By Shaheen Abdulla

May 6 marked the final day of Rohingya human rights defender Mohammad Arfat’s arbitrary detention in Indian jails. After more than four years behind bars, he was taken to the Bangladesh border and deported under the cover of darkness along with two other Bangladeshi migrants.

“Don’t come back. We will shoot you directly,” warned an Indian official escorting him from the Matia detention facility in Assam, now renamed the ‘transit camp’. Arfat was blindfolded during the journey.

He then spent ten days in a Bangladeshi jail while authorities decided what to do with him. As uncertainty mounted, he was overwhelmed by painful memories from his past.

“I felt like taking my life,” Arfat told Maktoob from an undisclosed location in Bangladesh, where his prior activism had attracted death threats.

“I am tired of being persecuted.”

India’s forced deportation of Arfat, with no due process, came nearly two months after the UN Human Rights Council Working Group on Arbitrary Detention urged the Indian government to end Arfat’s detention.

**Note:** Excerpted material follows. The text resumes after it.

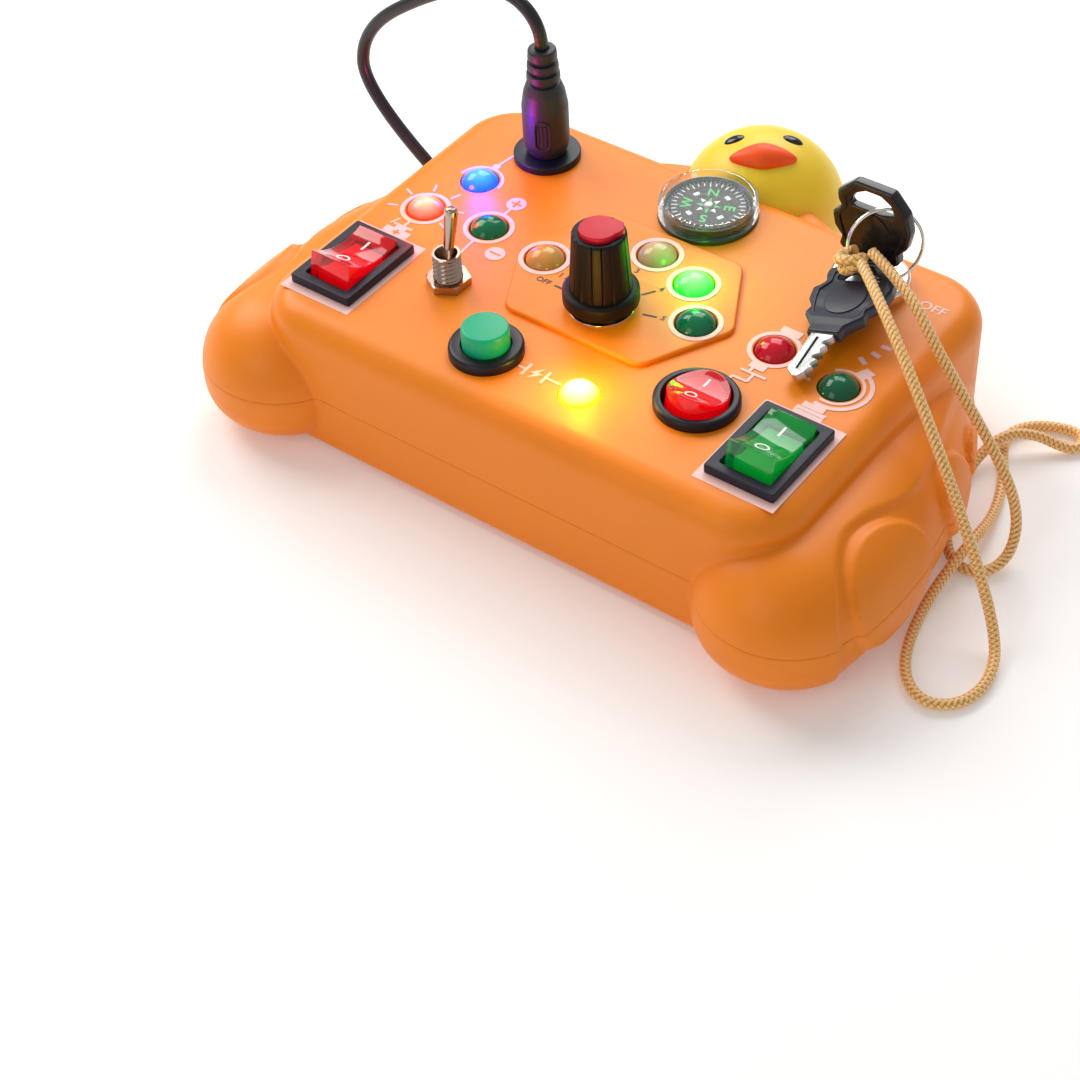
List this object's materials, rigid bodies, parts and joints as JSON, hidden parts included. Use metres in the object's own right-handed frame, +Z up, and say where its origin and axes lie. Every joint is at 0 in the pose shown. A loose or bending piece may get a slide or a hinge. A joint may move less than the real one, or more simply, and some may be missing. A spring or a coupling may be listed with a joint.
{
  "type": "busy board",
  "caption": "Hand-held toy control panel with rocker, toggle and push switches, a dial ringed by lamps, a key lock, a plug on a cable, a compass and a duck's head.",
  "frame": {"origin": "on the table, in the middle of the board's footprint, head included and cords left out", "axes": "+X to the board's right, +Y to its back where the head is, +Z up out of the deck"},
  "size_m": [0.1853, 0.1228, 0.0713],
  "materials": {
    "housing_orange": "moulded orange plastic, satin",
    "door_orange": "moulded orange plastic, satin",
    "screw_steel": "zinc-plated steel",
    "foot_rubber": "matt black rubber",
    "cell_wrap": "printed steel can",
    "contact_steel": "nickel-plated strip",
    "board_green": "solder mask",
    "duck_yellow": "soft yellow plastic",
    "duck_eye_black": "gloss black",
    "beak_orange": "orange-red plastic",
    "compass_green": "dark green plastic",
    "card_black": "printed card",
    "clear_plastic": "clear moulded plastic",
    "switch_black": "black nylon",
    "rocker_red": "translucent red plastic",
    "rocker_green": "translucent green plastic",
    "toggle_chrome": "chrome plate",
    "toggle_case": "plated brass and steel",
    "button_teal": "teal-green plastic",
    "button_ring_black": "blue-black plastic",
    "spring_steel": "spring wire",
    "shaft_steel": "turned steel",
    "knob_black": "black plastic",
    "knob_red": "crimson plastic",
    "socket_black": "black plastic",
    "barrel_nickel": "nickel plate",
    "plug_black": "black moulding",
    "cable_black": "black sheath",
    "lock_chrome": "chrome plate",
    "lock_nickel": "nickel plate",
    "bow_brown": "brown-black plastic",
    "bow_slate": "slate-black plastic",
    "blade_nickel": "nickel-plated steel",
    "ring_steel": "bright steel wire",
    "cord_gold": "braided gold cord",
    "lamp_red": "red lens",
    "lamp_blue": "blue lens",
    "lamp_green": "green lens",
    "lamp_clear": "clear lens",
    "lamp_amber": "amber lens"
  },
  "bodies": {
    "housing": {"battery_cell_1": "cell_wrap", "battery_cell_2": "cell_wrap", "battery_contacts": "contact_steel", "bottom_shell": "housing_orange", "button_body": "button_ring_black", "button_spring": "spring_steel", "cable": "cable_black", "cable_gland": "plug_black", "circuit_board": "board_green", "compass_case": "compass_green", "compass_lens": "clear_plastic", "duck_beak": "beak_orange", "duck_eyes": "duck_eye_black", "duck_head": "duck_yellow", "green_rocker_frame": "switch_black", "housing_screws": "screw_steel", "jack_socket": "socket_black", "lamp_dial_amber": "lamp_amber", "lamp_dial_clear": "lamp_clear", "lamp_dial_dark_green": "lamp_green", "lamp_dial_green": "lamp_green", "lamp_dial_red": "lamp_red", "lamp_left_blue": "lamp_blue", "lamp_left_red": "lamp_red", "lamp_right_green": "lamp_green", "lamp_right_red": "lamp_red", "lamp_toggle_green": "lamp_green", "lamp_yellow": "lamp_amber", "lanyard": "cord_gold", "lock_barrel": "lock_chrome", "panel_nuts": "toggle_chrome", "red_rocker_frame": "switch_black", "rotary_switch_body": "toggle_case", "round_rocker_frame": "switch_black", "rubber_feet": "foot_rubber", "switch_terminals": "contact_steel", "toggle_body": "toggle_case", "toggle_nut": "toggle_chrome", "top_shell": "housing_orange"},
    "battery_door": {"battery_door": "door_orange"},
    "door_screw": {"battery_door_screw": "screw_steel"},
    "compass_card": {"compass_card": "card_black"},
    "red_rocker": {"red_rocker_cap": "rocker_red"},
    "green_rocker": {"green_rocker_cap": "rocker_green"},
    "round_rocker": {"round_rocker_cap": "rocker_red"},
    "toggle": {"toggle_lever": "toggle_chrome"},
    "push_button": {"button_cap": "button_teal"},
    "dial": {"rotary_shaft": "shaft_steel", "knob": "knob_black", "knob_cap": "knob_red"},
    "power_plug": {"dc_plug": "plug_black", "plug_barrel": "barrel_nickel"},
    "lock_cylinder": {"lock_plug": "lock_nickel"},
    "key": {"key_bow": "bow_brown", "key_blade": "blade_nickel"},
    "ring": {"key_ring": "ring_steel", "lanyard_knot": "cord_gold"},
    "spare_key": {"spare_key_bow": "bow_slate", "spare_key_blade": "blade_nickel"}
  },
  "joints": [
    {"name": "red_rocker_tilt", "type": "hinge", "parent": "housing", "child": "red_rocker", "pos_m": [-0.0492, -0.0302, 0.033], "axis": [1, 0, 0], "range_deg": [0, 25]},
    {"name": "green_rocker_tilt", "type": "hinge", "parent": "housing", "child": "green_rocker", "pos_m": [0.0492, -0.0302, 0.033], "axis": [1, 0, 0], "range_deg": [0, 25]},
    {"name": "round_rocker_tilt", "type": "hinge", "parent": "housing", "child": "round_rocker", "pos_m": [0.0305, -0.0259, 0.033], "axis": [1, 0, 0], "range_deg": [0, 25]},
    {"name": "toggle_tilt", "type": "hinge", "parent": "housing", "child": "toggle", "pos_m": [-0.0301, -0.0236, 0.037], "axis": [1, 0, 0], "range_deg": [0, 25]},
    {"name": "button_press", "type": "slide", "parent": "housing", "child": "push_button", "axis": [0, 0, -1], "range_m": [0, 0.0025], "stiffness_N_per_m": 300, "springref_m": -0.001, "deforming": ["button_spring"]},
    {"name": "dial_turn", "type": "hinge", "parent": "housing", "child": "dial", "pos_m": [0, -0.0137, 0.033], "axis": [0, 0, 1], "range_deg": [-24, 140]},
    {"name": "compass_swing", "type": "hinge", "parent": "housing", "child": "compass_card", "pos_m": [0.0004, 0.0228, 0.0347], "axis": [0, 0, 1], "continuous": true},
    {"name": "plug_pull", "type": "slide", "parent": "housing", "child": "power_plug", "axis": [0, 0, 1], "range_m": [0, 0.01], "deforming": ["cable"]},
    {"name": "lock_turn", "type": "hinge", "parent": "housing", "child": "lock_cylinder", "pos_m": [0.0391, 0.0212, 0.033], "axis": [0, 0, 1], "range_deg": [-60, 0], "deforming": ["lanyard"]},
    {"name": "key_pull", "type": "slide", "parent": "lock_cylinder", "child": "key", "axis": [0, 0, 1], "range_m": [0, 0.014], "deforming": ["lanyard"]},
    {"name": "ring_swing", "type": "hinge", "parent": "key", "child": "ring", "pos_m": [0.04283, 0.01957, 0.04557], "axis": [-0.5985, 0.7365, -0.3154], "range_deg": [0, 15], "deforming": ["lanyard"]},
    {"name": "spare_lift", "type": "hinge", "parent": "ring", "child": "spare_key", "pos_m": [0.04104, 0.01564, 0.03981], "axis": [-0.9502, -0.0254, -0.3107], "range_deg": [0, 7.2]},
    {"name": "door_pull", "type": "slide", "parent": "housing", "child": "battery_door", "axis": [0, 0, -1], "range_m": [0, 0.012]},
    {"name": "door_screw_turn", "type": "hinge", "parent": "battery_door", "child": "door_screw", "pos_m": [0, 0.0351, 0.001], "axis": [0, 0, 1], "continuous": true}
  ],
  "couplings": [
    {"joint": "spare_lift", "follows": "lock_turn", "ratio": -0.12}
  ]
}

The UN recommended his immediate and unconditional release and asked India to coordinate with the UNHCR to grant him protection, including possible resettlement in a third country.

The Working Group also expressed grave concern that Arfat was experiencing suicidal thoughts after years of detention and required urgent medical care.

Since early May, India has expelled nearly 600 undocumented individuals it deems “illegal migrants”. Most were deported at land borders with Bangladesh, but 40 Rohingyas holding UNHCR cards were allegedly pushed into the Andaman Sea near the Myanmar border.